We are over at the new house now. In the yard there are a few fruit trees- three citrus and a Pomegranate. The Pomegranate has tons of blooms so I know I'll end up with a decent amount of fruit this year. I have worked with Pomegranates before so I know how to remove the pips from the pith. I have made Pomegranate juice before but it was gone within 24 hours so I'm not sure of the shelf life.

My questions are how can I preserve this harvest? Can I can grenadine? Is Pomegranate jam worth it?


----------



## Pessimistic2 (Jan 26, 2017)

Grimm said:


> We are over at the new house now. In the yard there are a few fruit trees- three citrus and a Pomegranate. The Pomegranate has tons of blooms so I know I'll end up with a decent amount of fruit this year. I have worked with Pomegranates before so I know how to remove the pips from the pith. I have made Pomegranate juice before but it was gone within 24 hours so I'm not sure of the shelf life. My questions are how can I preserve this harvest? Can I can grenadine? Is Pomegranate jam worth it?

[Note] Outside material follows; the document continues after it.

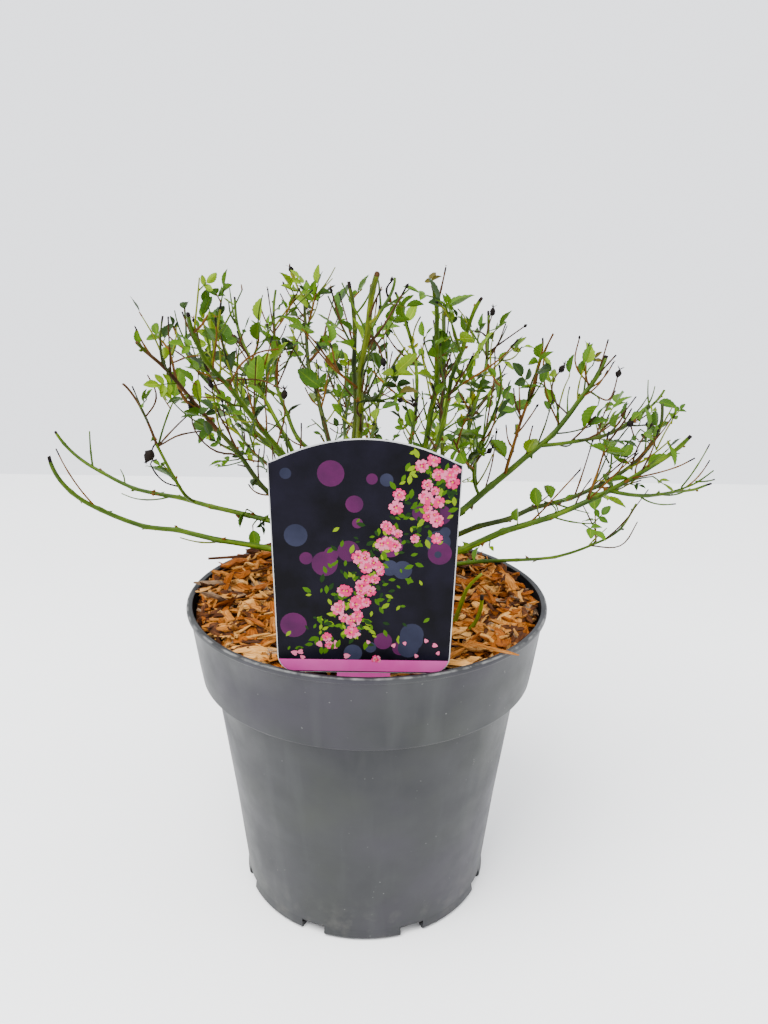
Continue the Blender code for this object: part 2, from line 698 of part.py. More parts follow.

Found this for you....download site from Utah State University....tons of info in PDF form. Just stick the PDFs (and there are several you may want) in your Documents folder, and back 'em up on an external HDD if you have one. :wave::beercheer:

http://extension.usu.edu/htm/publications/publication=6243


----------



## camo2460 (Feb 10, 2013)

I see no reason why you can't can the Juice or make Jam out of it. You can buy canned Pomegranate Juice in the store, so why wouldn't you be able to do the same thing? As far as Jam is concerned you may have to add extra Sugar to cut the Tart Taste, but again why not?


----------



## readytogo (Apr 6, 2013)

With my juicer I made juice and also jam/jelly but since I don`t have a tree is to expensive for me and requires to much sugar .The juice is very good and loaded with nutrients the seeds are loaded with fiber ,I have baked with the seed powder for extra fiber in muffins. Here is some info.

http://www.healthline.com/health/food-nutrition/can-you-eat-pomegranate-seeds#2
https://nuts.com/driedfruit/pomegranates/organic-powder.html


----------



## jnrdesertrats (Jul 3, 2010)

My wife makes jelly. She said it is worth it.


----------



## weedygarden (Apr 27, 2011)

*For us who might buy pomegranates*

Pomegranates are typically expensive. I think it was H-Mart where I found them on a clearance price one time when I was teaching. They were such a good price, which I do not remember now, that I bought one for each of my students, for the experience of them. They may have been 25 cents each or even less. I bought a box of them, enough for each student.

H-Mart is an Asian grocery chain, with lots of interesting fruits and veggies and bulk quantities of spices, rice, and interesting foods. I counted 5 varieties of egg plant there once. Many large cities have H-Marts. This is the link for the stores in California, Georgia, Illinois, Michigan, NY, Texas, NJ, and more. http://nj.hmart.com/stores/

This is the listing for their stores in the west: Colorado, Oregon and Washington St.. Scroll down to see links to click on. http://hmart.us/

Utah State University has some great information for preserving food on their web site, where the link posted by Pessimistic was from.


----------



## Pessimistic2 (Jan 26, 2017)

Weedygarden.....Oh, man, I love fried eggplant!!! Good stuff there!! :2thumb::beercheer:


----------



## weedygarden (Apr 27, 2011)

Pessimistic2 said:


> Weedygarden.....Oh, man, I love fried eggplant!!! Good stuff there!! :2thumb::beercheer:


Great! You can have my portion as well, as I am not a fan.


----------



## crabapple (Jan 1, 2012)

Pessimistic2 said:


> Weedygarden.....Oh, man, I love fried eggplant!!! Good stuff there!! :2thumb::beercheer:


I am growing two kinds this year, DW make Humus with egg plant.


----------